Busy Philipps is getting vulnerable about her health journey.
The Cougar Town actress recently shared that before she was diagnosed with Attention-deficit/hyperactivity disorder (ADHD), her symptoms manifested in a variety of different ways that impacted her daily life.
"If you listen to the pod, you know i've had the same realization in recent years as @trevornoah," Busy captioned an Aug. 12 Instagram Story of a clip from Trevor Noah's 2022 60 Minutes interview, which showed the comedian describing his own struggles with the disorder. "My adhd presented as depression/anxiety/low self esteem for YEARS before i was properly diagnosed."
As for the one remedy that help control the issue? "Medication for adhd is the only thing that has EVER helped alleviate those feelings for me," she wrote, "which is why the drug shortage caused by government regulation on production of it has been so truly devastating to me and so many other people."
Empathizing with those in the same boat, Busy added, "I know people have thoughts about stimulants but if your brain needs them, you understand—it makes a huge difference in my ability to simply exist daily without feeling like an actual garbage human."
And Busy is no stranger to openly talking about her mental health. Back in 2018, the Freaks and Geeks alum got candid about struggling with postpartum after the birth of her first child Birdie, 13. (She is also mom to Cricket, 8, with ex-husband Mark Silverstein.)
"I didn't want anyone else touching her," she told People. "I felt like I was the only one that could help or soothe her.
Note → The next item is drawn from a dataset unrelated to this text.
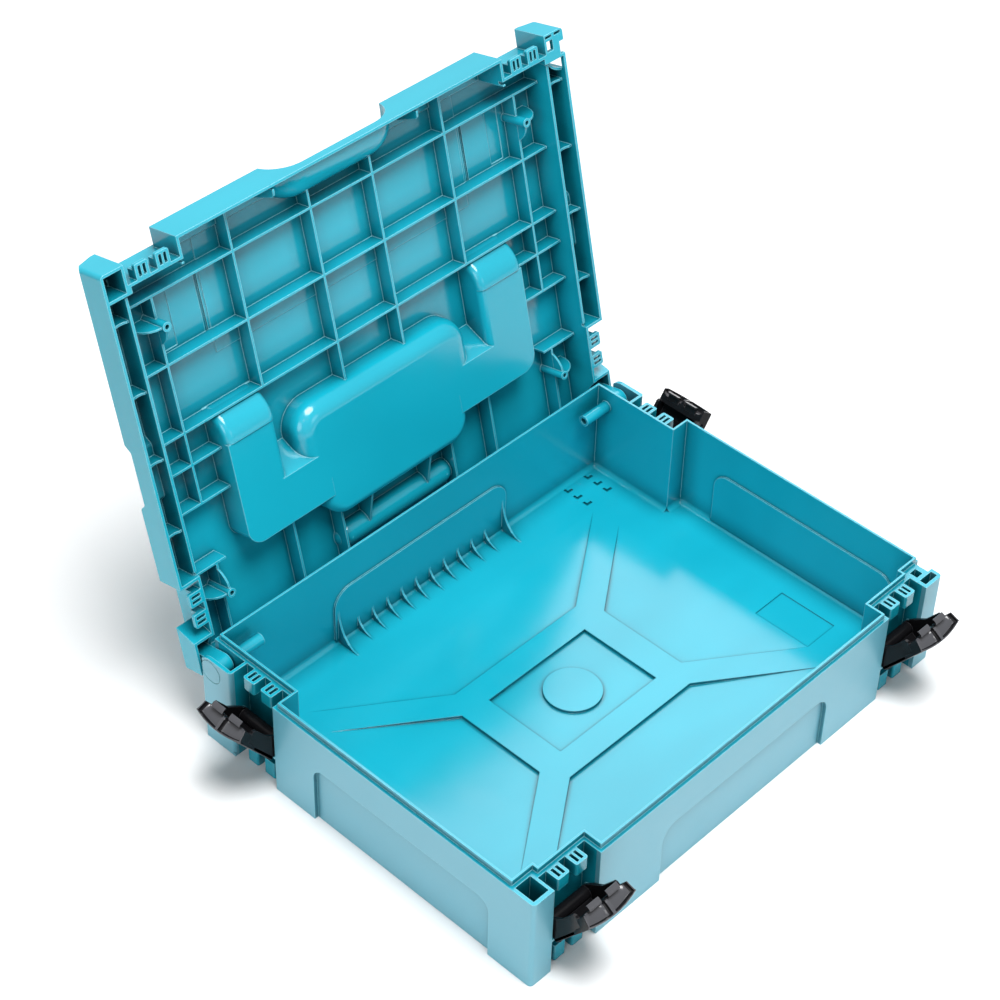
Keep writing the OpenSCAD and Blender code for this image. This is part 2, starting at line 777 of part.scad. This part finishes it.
module lid_closed() {
    difference() {
        union() {
            lid_top_plate();
            raised_field();
            both() ledge_gusset(62);
            lid_walls();
            front_ledge();
            both() lid_side();
            for (s = [-1, 1]) {
                corner_block(s);
                lid_hinge(s);
            }
            scoop_wall();
            at_recesses() difference() {
                catch_blocks(lid_low, block_top);
                box([-20, -11, ledge_top], [20, -6.2, block_top + 1]);
            }
            lid_ribs();
            lid_bosses();
            well_body(well_wall, well_low);
            back_bead();
        }
        difference() {
            well_body(0, well_floor);
            well_details();
        }
        translate([0, handle_y, handle_z]) {
            both() rod_x(handle_pin + 2 * press_fit, arm_x0 + 0.4, arm_x1 - 0.4);
        }
        front_dip(0);
        padlock_cuts();
        lid_fields();
        // clear of the sealing tongue of the base
        ring(lid_low - 1, base_height + tongue_height + rim_gap, tongue_inset - rim_gap,
            tongue + 2 * rim_gap);
        both() for (y = [-93.6, 104]) translate([158, y, lid_top - 30]) cylinder(d = 3.2, h = 25, $fn = 24);
        translate([0, hw - 18, ceiling]) rod_x(14.6, -44, 44, 48);
    }
}

module lid() {
    color("#0d8fa3") swing_lid() lid_closed();
}

// Handle

// Side view of one arm in Y and Z round its pin: hub, stop heel and arm
module arm_profile() {
    low = handle_low - handle_z;
    intersection() {
        union() {
            circle(13.3, $fn = 64);
            intersection() {
                circle(16.9, $fn = 64);
                polygon([[0, 0], [-40, -6.2], [-40, 10]]);
            }
            square_to([0, low], [grip_back - 2.5 - handle_y, handle_rise]);
        }
        square_to([-hw, low], [hw, handle_rise]);
    }
}

module carry_handle_folded() {
    difference() {
        union() {
            both() along_x(arm_x0 + arm_gap, arm_x1 - arm_gap) arm_profile();
            // grip with rounded edges
            along_x(-arm_x1 + arm_gap, arm_x1 - arm_gap)
                translate([grip_back - grip_depth - handle_y, handle_low - handle_z]) difference() {
                    square([grip_depth, handle_thickness]);
                    corner_cut(5);
                    translate([grip_depth, 0]) mirror([1, 0]) corner_cut(5);
                    translate([0, handle_thickness]) mirror([0, 1]) corner_cut(3);
                    translate([grip_depth, handle_thickness]) mirror([1, 1]) corner_cut(3);
                }
        }
        both() rod_x(handle_pin + 2 * running_fit, arm_x0, arm_x1);
        // rounded outer corners
        both() translate([arm_x1 - arm_gap, grip_back - handle_y, -lid_height]) rotate(180)
            linear_extrude(2 * lid_height) corner_cut(8);
        // lightening pockets in the arms, open downwards
        both() box([arm_x0 + arm_gap + 4, 17, -lid_height],
            [arm_x1 - arm_gap - 4, grip_back - grip_depth - handle_y - 7.5, -2]);
    }
}

module carry_handle() {
    color("#1d1c22") swing_lid() translate([0, handle_y, handle_z]) rotate([handle_angle, 0, 0])
        carry_handle_folded();
}

module handle_pin_piece(s) {
    color("#b9bcc0") swing_lid() translate([0, handle_y, handle_z]) scale([s, 1, 1])
        rod_x(handle_pin, arm_x0 + 0.45, arm_x1 - 0.45);
}

// Latches, drawn closed round the pin

// Side view of a latch wall in Y and Z: from the knuckle up to the head
module latch_profile() {
    circle(4.5, $fn = 48);
    polygon([[4.5, 0], [3, 9], [-0.6, 20], [-0.6, latch_length - 1.5], [-2, latch_length - 0.5],
        [-20, latch_length - 0.5], [-20, plate_low], [-4.5, plate_low], [-4.4, -1]]);
}

// Plan of the inside of the outer plate, thick in from its outer face
module latch_plan(thick, half) {
    intersection() {
        translate([0, plate_r - plate_out]) circle(plate_r - thick, $fn = 180);
        square_to([-half, -20], [half, 10]);
    }
}

module latch_plate(z0, z1, half) {
    translate([0, 0, z0]) linear_extrude(z1 - z0) difference() {
        latch_plan(0, half);
        latch_plan(2.2, half + 5);
    }
}

module latch() {
    h = latch_width / 2;
    hh = latch_head / 2;
    color("#1d1c22") difference() {
        union() {
            latch_plate(plate_low, latch_length - 9, h);
            latch_plate(latch_length - 18, latch_length, hh);
            rod_x(9, -h, h, 48);
            box([-h, -14, -1.2], [h, 0, 1.2]);
            intersection() {
                translate([0, 0, plate_low]) linear_extrude(latch_length - plate_low) latch_plan(1, hh);
                union() {
                    along_x(-h, -h + 2) latch_profile();
                    along_x(h - 2, h) latch_profile();
                    // head, with its end walls outside the recess
                    box([-h + 1, -20, latch_length - 8], [h - 1, -latch_inset + 2.6, latch_length - 0.5]);
                    for (x = [-hh, hh - 2])
                        box([x, -20, latch_length - 18], [x + 2, -latch_inset - 0.6, latch_length - 0.5]);
                    box([-hh, -20, latch_length - 8], [hh, -latch_inset - 0.6, latch_length - 0.5]);
                    box([-hh, -20, latch_length - 18], [-h + 1, -latch_inset - 0.6, latch_length - 16.4]);
                    box([h - 1, -20, latch_length - 18], [hh, -latch_inset - 0.6, latch_length - 16.4]);
                }
            }
            // hooks that reach over the ledges of the catch blocks
            for (s = [-1, 1]) translate([s * 8, 0, 0])
                box([-5, -latch_inset, hook_low], [5, -0.2, latch_length - 0.6]);
        }
        rod_x(latch_pin + 2 * running_fit, -30, 30);
        // finger hollows of the head, either side of its ridge
        for (s = [-1, 1]) translate([s * 11, -plate_out + 2.4, latch_length + 10]) rotate([-90, 0, 0])
            cylinder(r = 14, h = plate_out, $fn = 64);
        // hollow in the middle of the tip
        translate([0, -30, latch_length + 66]) rotate([-90, 0, 0]) cylinder(r = 68, h = 60, $fn = 120);
    }
}

module swung_latch() {
    rotate([latch_angle, 0, 0]) latch();
}

module latch_front_left() at_front_latch(-1) swung_latch();
module latch_front_right() at_front_latch(1) swung_latch();
module latch_side_left() at_side_latch(-1) swung_latch();
module latch_side_right() at_side_latch(1) swung_latch();
module latch_pin_front_left() at_front_latch(-1) latch_pin_piece(front_half);
module latch_pin_front_right() at_front_latch(1) latch_pin_piece(front_half);
module latch_pin_side_left() at_side_latch(-1) latch_pin_piece(side_half);
module latch_pin_side_right() at_side_latch(1) latch_pin_piece(side_half);

base_tray();
lid();
hinge_pin_piece(-1);  // hinge_pin_left
hinge_pin_piece(1);  // hinge_pin_right
latch_front_left();
latch_front_right();
latch_side_left();
latch_side_right();
latch_pin_front_left();
latch_pin_front_right();
latch_pin_side_left();
latch_pin_side_right();
carry_handle();
handle_pin_piece(-1);  // handle_pin_left
handle_pin_piece(1);  // handle_pin_right
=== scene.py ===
# Hard tool case with its lid open: moulded teal base and lid, black snap latches
# and carry handle, steel pins. Metres, X along the hinge, Y towards the hinge, Z up.
import json
import math
import bpy
import bmesh
from mathutils import Matrix, Vector


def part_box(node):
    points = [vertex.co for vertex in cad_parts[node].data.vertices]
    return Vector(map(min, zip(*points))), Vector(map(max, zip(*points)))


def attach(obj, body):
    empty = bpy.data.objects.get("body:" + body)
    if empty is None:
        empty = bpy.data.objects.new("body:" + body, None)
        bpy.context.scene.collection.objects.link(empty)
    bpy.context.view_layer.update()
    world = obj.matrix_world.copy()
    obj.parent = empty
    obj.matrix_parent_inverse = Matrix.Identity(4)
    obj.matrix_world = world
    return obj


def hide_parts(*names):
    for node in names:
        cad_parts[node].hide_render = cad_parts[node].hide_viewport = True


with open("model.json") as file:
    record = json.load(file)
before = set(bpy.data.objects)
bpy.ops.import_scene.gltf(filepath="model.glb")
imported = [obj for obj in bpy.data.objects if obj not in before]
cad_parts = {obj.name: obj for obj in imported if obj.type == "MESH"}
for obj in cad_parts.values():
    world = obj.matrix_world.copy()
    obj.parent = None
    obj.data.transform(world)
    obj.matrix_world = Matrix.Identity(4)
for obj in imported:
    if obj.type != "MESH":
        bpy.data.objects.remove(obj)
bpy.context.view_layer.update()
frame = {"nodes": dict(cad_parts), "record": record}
print("frame loaded:", len(frame["nodes"]), "nodes")


# Shader maths: a wire is one output socket, and sums on it add Math nodes

class Wire:
    def __init__(self, paint, socket):
        self.paint = paint
        self.socket = socket

    def out(self, name):
        return Wire(self.paint, self.socket.node.outputs[name])

    def calc(self, operation, first, second):
        return self.paint.node("Math", {"operation": operation}, {0: first, 1: second})

    def __add__(self, other):
        return self.calc("ADD", self, other)

    def __radd__(self, other):
        return self.calc("ADD", other, self)

    def __sub__(self, other):
        return self.calc("SUBTRACT", self, other)

    def __rsub__(self, other):
        return self.calc("SUBTRACT", other, self)

    def __mul__(self, other):
        return self.calc("MULTIPLY", self, other)

    def __rmul__(self, other):
        return self.calc("MULTIPLY", other, self)

    def above(self, limit):
        return self.calc("GREATER_THAN", self, limit)

    def size(self):
        return self.calc("ABSOLUTE", self, 0.0)

    def most(self, other):
        return self.calc("MAXIMUM", self, other)


# A paint is one material and its nodes
class Paint:
    def __init__(self, owner):
        owner.use_nodes = True
        self.material = owner
        self.tree = owner.node_tree
        self.tree.nodes.clear()

    def node(self, kind, settings=None, inputs=None, output=0):
        made = self.tree.nodes.new("ShaderNode" + kind)
        for key, value in (settings or {}).items():
            if key == "stops":
                ramp = made.color_ramp.elements
                while len(ramp) < len(value):
                    ramp.new(0.5)
                for stop, (place, colour) in zip(ramp, value):
                    stop.position = place
                    stop.color = colour
            else:
                setattr(made, key, value)
        for key, value in (inputs or {}).items():
            if isinstance(value, Wire):
                self.tree.links.new(value.socket, made.inputs[key])
            else:
                made.inputs[key].default_value = value
        return Wire(self, made.outputs[output]) if made.outputs else None

    # colour between two colours by a mask; sockets 6 and 7 are the colour pair of Mix
    def blendColours(self, mask, first, second):
        return self.node("Mix", {"data_type": "RGBA"}, {0: mask, 6: first, 7: second}, output=2)

    # object coordinates stay with a piece when its body moves
    def place(self):
        return self.node("TexCoord", output=3)

    def noise(self, scale, detail, stretch=None):
        spot = self.place()
        if stretch:
            spot = self.node("Mapping", None, {"Vector": spot, "Scale": stretch})
        return self.node("TexNoise", None, {"Vector": spot, "Scale": scale, "Detail": detail})

    # painted shade mask from ambient occlusion: 0 in the open, towards 1 in a corner or hollow within reach
    def shadeOfHollows(self, reach, gain):
        free = self.node("AmbientOcclusion", {"samples": 4, "only_local": True},
                         {"Distance": reach}, output=1)
        return self.node("Math", {"operation": "MINIMUM"}, {0: (1 - free) * gain, 1: 1.0})

    # 0 on flats, towards 1 where an edge lies within the radius
    def edges(self, radius):
        rounded = self.node("Bevel", {"samples": 4}, {"Radius": radius})
        flat = self.node("NewGeometry").out("Normal")
        facing = self.node("VectorMath", {"operation": "DOT_PRODUCT"}, {0: rounded, 1: flat}, output=1)
        return self.node("Math", {"operation": "SMOOTH_MIN"}, {0: (1 - facing) * 7.0, 1: 1.0, 2: 0.1})

    def finish(self, inputs):
        shader = self.node("BsdfPrincipled", None, inputs)
        self.node("OutputMaterial", None, {"Surface": shader})
        return self.material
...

That was a hard time."
However, her friend Courteney Cox suggested she seek help. As Busy recalled, "Courteney was like, 'I think you should talk to a doctor about medication.'"
A month after her interview, she partnered with the Child Mind Institute and released a video with a message to those going through similar issues.
"Once you have the realization that what you're going through is something that a lot of people struggle with, it feels kind of incredible to know that you're not alone," Busy said. "So, you're not alone."
It was also advice she took to heart herself.
"It turns out that there's nothing wrong with me," she added. "Once I was able to start talking about it, it relieved a lot of the anxiety and I was able to get help, therapy and sometimes medication, which there's nothing wrong with that either."